I’ve reminded Baskin (but didn’t need to) that back in 1988 The Baffler came out of the University of Chicago in much the same way, made a national name for itself for its political and cultural criticism, and before its run was up saw cofounder Thomas Frank catch the befuddled left zeigeist in a book title with his What’s the Matter With Kansas? Whenever you see U. of C. grad students put their heads together, there’s always a possibility of being Present at the Creation.

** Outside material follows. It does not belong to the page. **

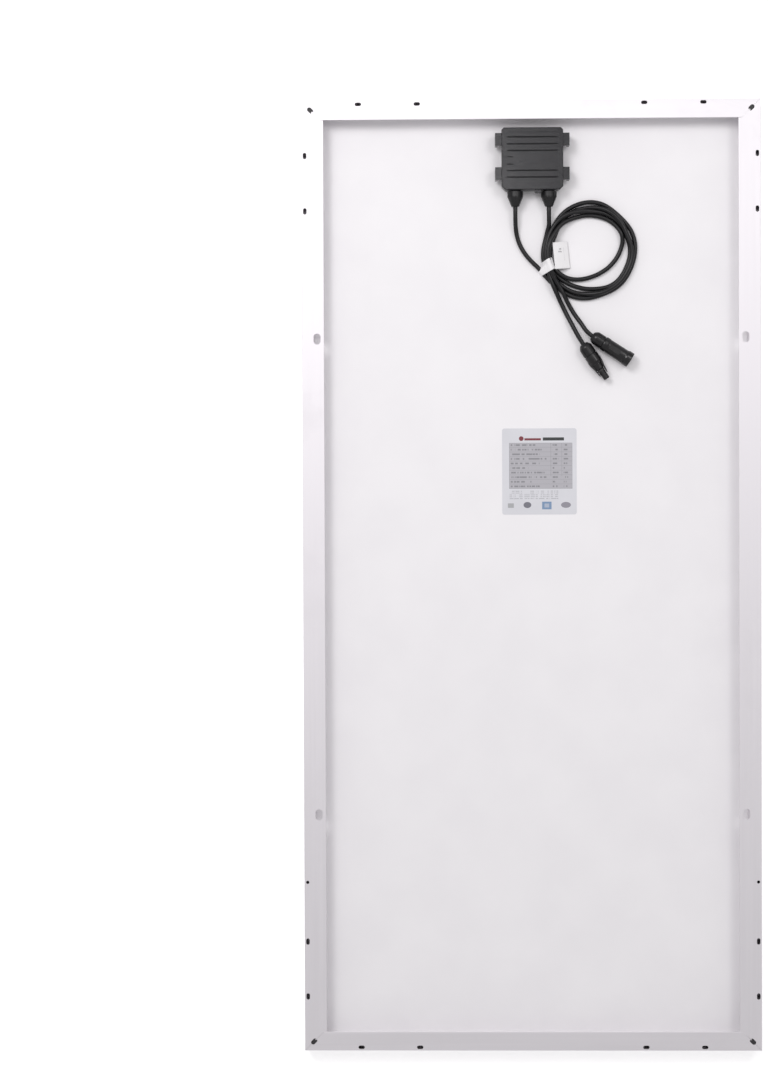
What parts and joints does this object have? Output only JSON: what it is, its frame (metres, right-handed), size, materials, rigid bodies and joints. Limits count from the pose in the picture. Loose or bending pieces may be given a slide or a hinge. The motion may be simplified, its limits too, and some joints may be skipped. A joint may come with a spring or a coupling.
{
  "type": "solar panel",
  "caption": "Framed rigid photovoltaic panel lying face down, with a rear junction box and coiled leads ending in locking connectors.",
  "frame": {"origin": "centre of the frame's front face, on the surface the panel lies on, glass down", "axes": "+Z out of the back; +Y along the long side, towards the junction box's end; +X along the short side"},
  "size_m": [0.58, 1.205, 0.03],
  "materials": {
    "anodised_frame": "satin clear-anodised extrusion",
    "black_nylon": "moulded",
    "silicone": "smooth bead",
    "panel_glass": "tempered, lightly textured",
    "encapsulant": "clear laminated film",
    "silicon_cell": "dark blue-black, fine silver lines",
    "tinned_copper": "dull tin",
    "white_backsheet": "satin white film",
    "label_film": "printed silver-grey film",
    "box_plastic": "fine-grained charcoal moulding",
    "diode_case": "moulded epoxy",
    "seal_rubber": "matt",
    "gland_plastic": "satin moulding",
    "connector_plastic": "satin moulding",
    "contact_metal": "tin plated",
    "cable_jacket": "semi-matt black jacket",
    "white_wrap": "matt coated film"
  },
  "bodies": {
    "panel": {"backsheet": "white_backsheet", "box_adhesive": "silicone", "box_base": "box_plastic", "bus_ribbons": "tinned_copper", "bypass_diodes": "diode_case", "cable_clamps": "tinned_copper", "cable_coil": "cable_jacket", "cable_tag": "white_wrap", "cable_tie": "white_wrap", "cell_ribbons": "tinned_copper", "clamp_screws": "tinned_copper", "corner_keys": "black_nylon", "edge_sealant": "silicone", "front_encapsulant": "encapsulant", "gland_cable_cores": "tinned_copper", "gland_cable_ends": "cable_jacket", "glass_pane": "panel_glass", "lead_cable_left": "cable_jacket", "lead_cable_right": "cable_jacket", "lid_gasket": "seal_rubber", "long_rail_left": "anodised_frame", "long_rail_right": "anodised_frame", "pin_cable_core": "tinned_copper", "pin_cable_end": "cable_jacket", "pin_connector_body": "connector_plastic", "pin_contact": "contact_metal", "probe_ring": "seal_rubber", "rating_label": "label_film", "rear_encapsulant": "encapsulant", "ribbon_tails": "tinned_copper", "short_rail_bottom": "anodised_frame", "short_rail_top": "anodised_frame", "socket_cable_core": "tinned_copper", "socket_cable_end": "cable_jacket", "socket_connector_body": "connector_plastic", "socket_contact": "contact_metal", "solar_cells": "silicon_cell", "tail_cable_left": "cable_jacket", "tail_cable_right": "cable_jacket", "terminals": "tinned_copper"},
    "lid": {"box_lid": "box_plastic", "lid_tab": "box_plastic"},
    "left_gland_seal": {"gland_seal_left": "seal_rubber"},
    "left_gland_nut": {"gland_nut_left": "gland_plastic"},
    "right_gland_seal": {"gland_seal_right": "seal_rubber"},
    "right_gland_nut": {"gland_nut_right": "gland_plastic"},
    "socket_seal": {"socket_connector_seal": "seal_rubber"},
    "socket_nut": {"socket_connector_nut": "connector_plastic"},
    "pin_seal": {"pin_connector_seal": "seal_rubber"},
    "pin_nut": {"pin_connector_nut": "connector_plastic"}
  },
  "joints": [
    {"name": "lid_lift", "type": "slide", "parent": "panel", "child": "lid", "axis": [0, 0, 1], "range_m": [0, 0.04]},
    {"name": "left_gland_seal_slide", "type": "slide", "parent": "panel", "child": "left_gland_seal", "axis": [0, -1, 0], "range_m": [0, 0.0076]},
    {"name": "left_gland_nut_turn", "type": "hinge", "parent": "left_gland_seal", "child": "left_gland_nut", "pos_m": [-0.0189, 0.4695, 0.0167], "axis": [0, -1, 0], "range_deg": [0, 1800]},
    {"name": "right_gland_seal_slide", "type": "slide", "parent": "panel", "child": "right_gland_seal", "axis": [0, -1, 0], "range_m": [0, 0.0076]},
    {"name": "right_gland_nut_turn", "type": "hinge", "parent": "right_gland_seal", "child": "right_gland_nut", "pos_m": [0.0237, 0.4695, 0.0167], "axis": [0, -1, 0], "range_deg": [0, 1800]},
    {"name": "socket_seal_slide", "type": "slide", "parent": "panel", "child": "socket_seal", "axis": [-0.5621, 0.8271, 0], "range_m": [0, 0.0021]},
    {"name": "socket_nut_turn", "type": "hinge", "parent": "socket_seal", "child": "socket_nut", "pos_m": [0.0669, 0.295, 0.0152], "axis": [-0.5621, 0.8271, 0], "range_deg": [0, 720]},
    {"name": "pin_seal_slide", "type": "slide", "parent": "panel", "child": "pin_seal", "axis": [-0.8387, 0.5446, 0], "range_m": [0, 0.0021]},
    {"name": "pin_nut_turn", "type": "hinge", "parent": "pin_seal", "child": "pin_nut", "pos_m": [0.0781, 0.3054, 0.0162], "axis": [-0.8387, 0.5446, 0], "range_deg": [0, 720]}
  ],
  "couplings": [
    {"joint": "left_gland_seal_slide", "follows": "left_gland_nut_turn", "m_per_rad": 0.00023873},
    {"joint": "right_gland_seal_slide", "follows": "right_gland_nut_turn", "m_per_rad": 0.00023873},
    {"joint": "socket_seal_slide", "follows": "socket_nut_turn", "m_per_rad": 0.00015915},
    {"joint": "pin_seal_slide", "follows": "pin_nut_turn", "m_per_rad": 0.00015915}
  ]
}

Though The Point doesn’t intend to be fiercely local, Chicago writers have a long history of speaking to the world through the city, and Thakkar tells me The Point will continue that. And he wants the journal to give the city’s various arts what he thinks they need, a common forum for a collective conversation. Naturally, a new publication so ambitious is expensive and hard to find. For $10 you can buy it at Hyde Park’s Seminary Co-op and 57th Street Books, and also at Sarah’s Pastries and Candies on Oak Street. (A high school connection is at work there.) Or order it online, at thepointmag.com, a Web site that shrewdly offers only a taste of the writing.